Opportunity knocking for true plastic disposal

In 2014, scientists discovered that oyster mushrooms grown in a substrate of used diapers and lignin can break down cellulose found in the diapers for food, which reduces the diapers' weight and volume by up to 80%. (Martin Cooper/Creative Commons)

In a state of perfect nature, there is no such thing as waste.   

Every product of every organic process — from a butterfly breaking free of its cocoon to grizzly sows, rooting for grubs in the dirt — is crucial to the continued vital functioning of its larger ecosystem. In usurping that delicate play of interactions to further its own ends, mankind has disrupted the balance of nature.   

The price of such folly stands readily apparent; litter-strewn streets, plastic-clogged beaches, the Great Pacific Garbage Patch. Mountains of rancid, steaming trash that can't be redeemed, and thus must be contained until they rot away – which, in the case of most modern synthetic materials, won't happen for hundreds of years.   

However, all is not lost. Over these last two decades, increased awareness of powers that certain species possess has opened the scientific consciousness to new possibilities for treating some synthetic wastes.   

Take diapers. Because they're made up of mostly synthetic materials, each one lasts centuries in a landfill. The amount of disposable diapers babies go through during infancy (8000), plus the projected population growth of several countries over the next 50 years (positive), is fairly easy math to do: it adds up several thousand tons of soiled garment waste per year.  

But there is a solution.   

Disposable diapers contain a plant material called cellulose. In 2014, scientists in Mexico City discovered that oyster mushrooms grown in a substrate of used diapers and lignin can break down that cellulose for food, which reduces the diapers' weight and volume by up to 80%. What's left over is mostly recyclable plastics and non-biodegradable, superabsorbent gel, which has potential agricultural applications for areas stricken by drought. The mushrooms can be sold off for animal feed and fertilizer. And it doesn't have to stop there – if the process works for diapers, then it stands to reason it should work for other types of sanitary waste, like tampons and maxi-pads.   

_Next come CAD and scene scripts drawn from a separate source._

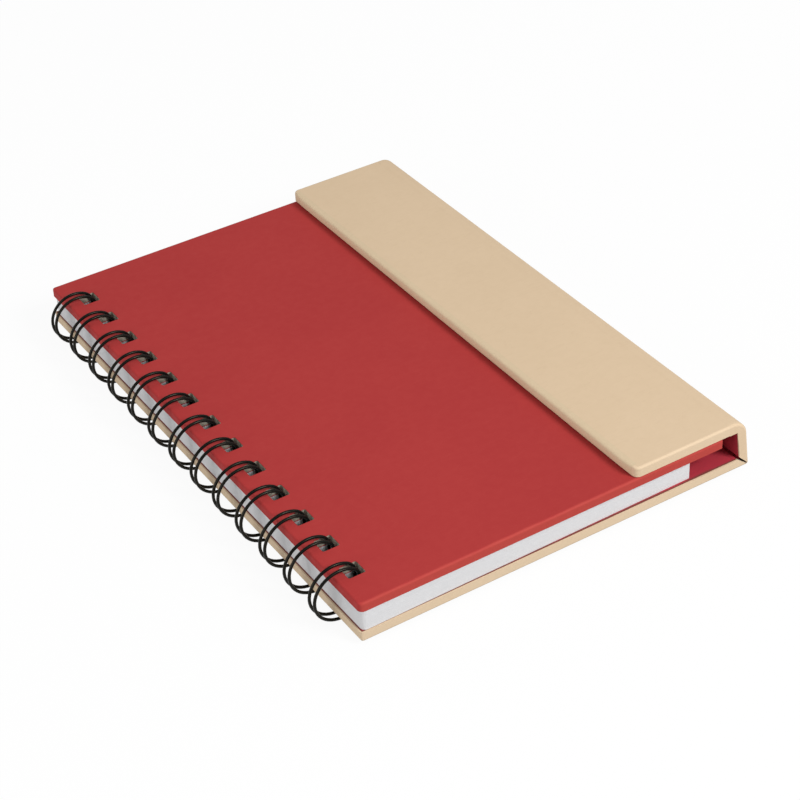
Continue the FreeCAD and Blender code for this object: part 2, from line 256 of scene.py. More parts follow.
class Graph:
    """Adds and joins nodes in one node tree."""

    def __init__(self, tree: bpy.types.NodeTree) -> None:
        """Takes the tree that the nodes go into."""
        self.tree = tree

    def node(self, kind: str, inputs: dict | None = None, **settings: object) -> bpy.types.Node:
        """Adds a node.

        Args:
            kind: Blender's node type.
            inputs: input name or number to a value or to another node's output.
            **settings: the node's own properties.

        Returns:
            The new node.
        """
        made = self.tree.nodes.new(kind)
        for name, value in settings.items():
            setattr(made, name, value)
        self.feed(made, inputs or {})
        return made

    def feed(self, node: bpy.types.Node, inputs: dict) -> None:
        """Sets or links a node's inputs.

        Args:
            node: the node.
            inputs: input name or number to a value or to another node's output.
        """
        for key, value in inputs.items():
            if isinstance(value, bpy.types.NodeSocket):
                self.tree.links.new(value, node.inputs[key])
            else:
                node.inputs[key].default_value = value

    def noise(self, vector: bpy.types.NodeSocket, scale: float, detail: float,
              distortion: float = 0.0) -> bpy.types.NodeSocket:
        """Adds a noise texture.

        Args:
            vector: place that the noise is read at.
            scale: features per metre.
            detail: number of finer layers.
            distortion: how far the noise is bent.

        Returns:
            Its value, about 0.5 on average.
        """
        made = self.node("ShaderNodeTexNoise", {"Vector": vector, "Scale": scale, "Detail": detail,
                                                "Distortion": distortion})
        return made.outputs["Fac"]

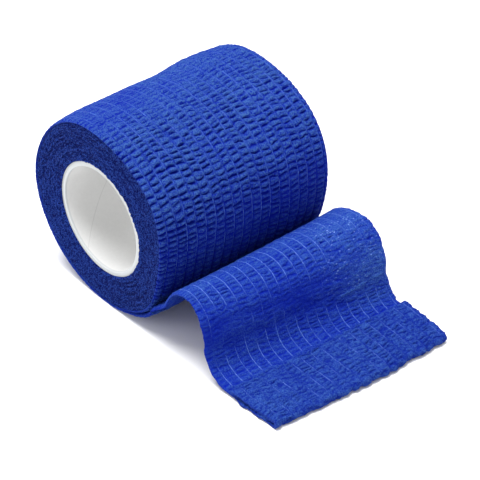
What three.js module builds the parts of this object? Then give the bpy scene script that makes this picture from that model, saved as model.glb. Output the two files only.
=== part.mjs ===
// A roll of self-clinging elastic bandage, part unrolled: a band of crinkled cloth wound on a white tube,
// with its loose end rising in a hump, lying flat on the table and folded back over itself as a tab.
// Millimetres, Z up. The roll's axis runs along X, the loose end runs towards -Y, and the origin is on the
// table under the middle of the roll. Angles round the roll are in degrees, from its back over its top.
import * as THREE from 'three';

const { clamp, degToRad, lerp, radToDeg, smoothstep } = THREE.MathUtils;

// Driving sizes of the roll
const BAND_WIDTH = 50;
const ROLL_RADIUS = 23.7;
const AXIS_HEIGHT = 23.45;
const TUBE_RADIUS = 14.4;
const TUBE_WALL = 1.3;
const TUBE_RECESS = 0.35;
const CLOTH_THICKNESS = 1;
const EDGE_ROUNDING = 0.7;
const CLEARANCE = 0.35;

// The cloth has sagged a little round the tube, so the tube sits off the middle of the winding.
const TUBE_SHIFT = { y: -0.5, z: -0.5 };

// The outermost turn works loose under the front of the roll, from where it starts to where it leaves. The
// step there is as high as the cloth and its clearance, and its face takes up stepAngle of the turn.
const LOOSE_TURN = { starts: 250, leaves: 222, height: CLOTH_THICKNESS + CLEARANCE, stepAngle: 0.6 };

// How far each end of the roll is out of round: the number of lobes, their height, and the angle of a crest.
const NEAR_RIM = [
  { lobes: 2, height: 0.25, crest: 109 },
  { lobes: 3, height: 0.4, crest: 8 },
  { lobes: 4, height: 0.4, crest: 58 },
  { lobes: 5, height: 0.2, crest: 5 },
];
const FAR_RIM = [
  { lobes: 2, height: 0.7, crest: 31 },
  { lobes: 3, height: 0.55, crest: 23 },
  { lobes: 4, height: 0.15, crest: 39 },
  { lobes: 5, height: 0.25, crest: 8 },
];

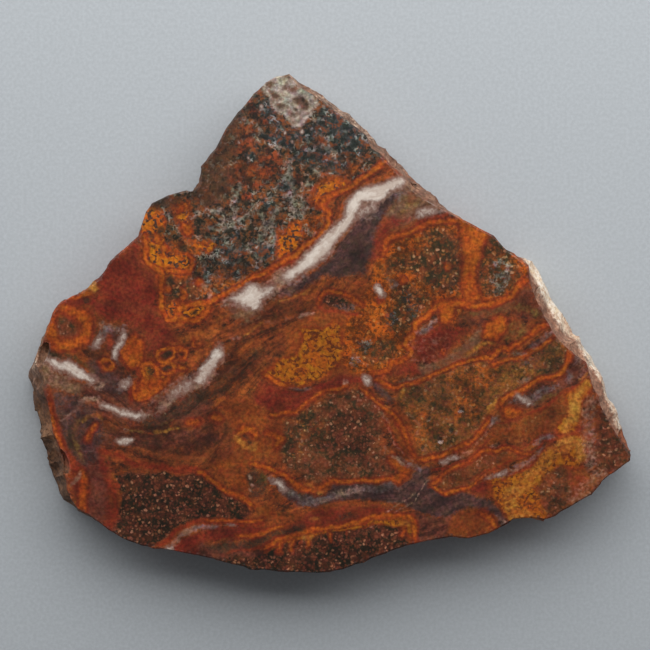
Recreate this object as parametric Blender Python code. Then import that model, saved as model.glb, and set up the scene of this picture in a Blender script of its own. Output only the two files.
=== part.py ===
"""A polished slab of ferruginous quartz, made as one closed solid.

The slab lies on its sawn underside with the polished face up. Both are flat and parallel. Between
them runs the broken wall: it leans outwards on the two right flanks and on the left flank, so that
it shows from above, and it falls away under the face along the lower and the upper left edges.
The outline is drawn in millimetres, +X to the right and +Y to the top of the polished face.
"""
import math
from typing import NamedTuple

import bmesh
import bpy
from mathutils import Matrix, Vector, noise

MM = 0.001

# Driving dimensions, in millimetres
THICKNESS = 9.0
PLAN_CENTRE = Vector((-0.3, 0.15))
ARRIS = 0.3
COLUMN_SPACING = 1.15

# Height shares of the rings between the sawn underside and the arris
WALL_LEVELS = (0.0, 0.1, 0.2, 0.31, 0.42, 0.53, 0.64, 0.75, 0.86)

# Broken relief of the wall, in millimetres
FACET_WIDTH = 5.0
FACET_SLOPE = 0.55
FACET_STEP = 1.2
SPLINTER_WIDTH = 2.4
SPLINTER_DEPTH = 0.6
LEVEL_WANDER = 0.8
OUTLINE_SLACK = 0.15
LEDGE_COUNT = 2
LEDGE_SHARPNESS = 0.85
LEDGE_WANDER = 11.0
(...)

Or what about plastic? Researchers at the Netherlands' Utrecht University devised a way to turn it into food. By introducing sugar and starch to an agar container filled with UV-treated polyethylene, two commonly cultivated and edible mushroom species — Schizophyllum commune and Pleurotus ostreatus — can be coaxed to grow inside it. The mycelium — the web-like 'root' of the fungus — breaks down and metabolizes plastic waste in only a few weeks. What's left over is edible biomass: possibly a new food source for Earth's ever-growing population.  

And that's not nearly all. Mealworms, it turns out, can metabolize Styrofoam; they have a microbe in their gut that breaks down polystyrene, which the worms excrete as compost. The bacteria Ideonella sakaiensis is especially adept at eating plastic water bottles and peanut butter jars.  

Pseudomonas putida is another important bacterium. It has the ability to live on pure styrene oil; basically, melted Styrofoam.  

There is a veritable treasure-trove of bio-chemical gold to be found in some of our planet's most overlooked species. It remains only to develop methods we might harvest and refine it. The person who discovers a method, or methods, by which that might be done — who manages to extract and concentrate the plastic-degrading enzymes in wax-worm entrails; who isolates the process by which Pestalotiopsis microspora, a rare mushroom from the Amazon, breaks down polyurethane; who genetically engineers a bacterium that can digest all different kinds of plastics; who is able to bring the Fungi Mutarium into viable, large-scale use — that person stands not only to gain wealth beyond man's wildest dreams but go down in the annals of human history a hero.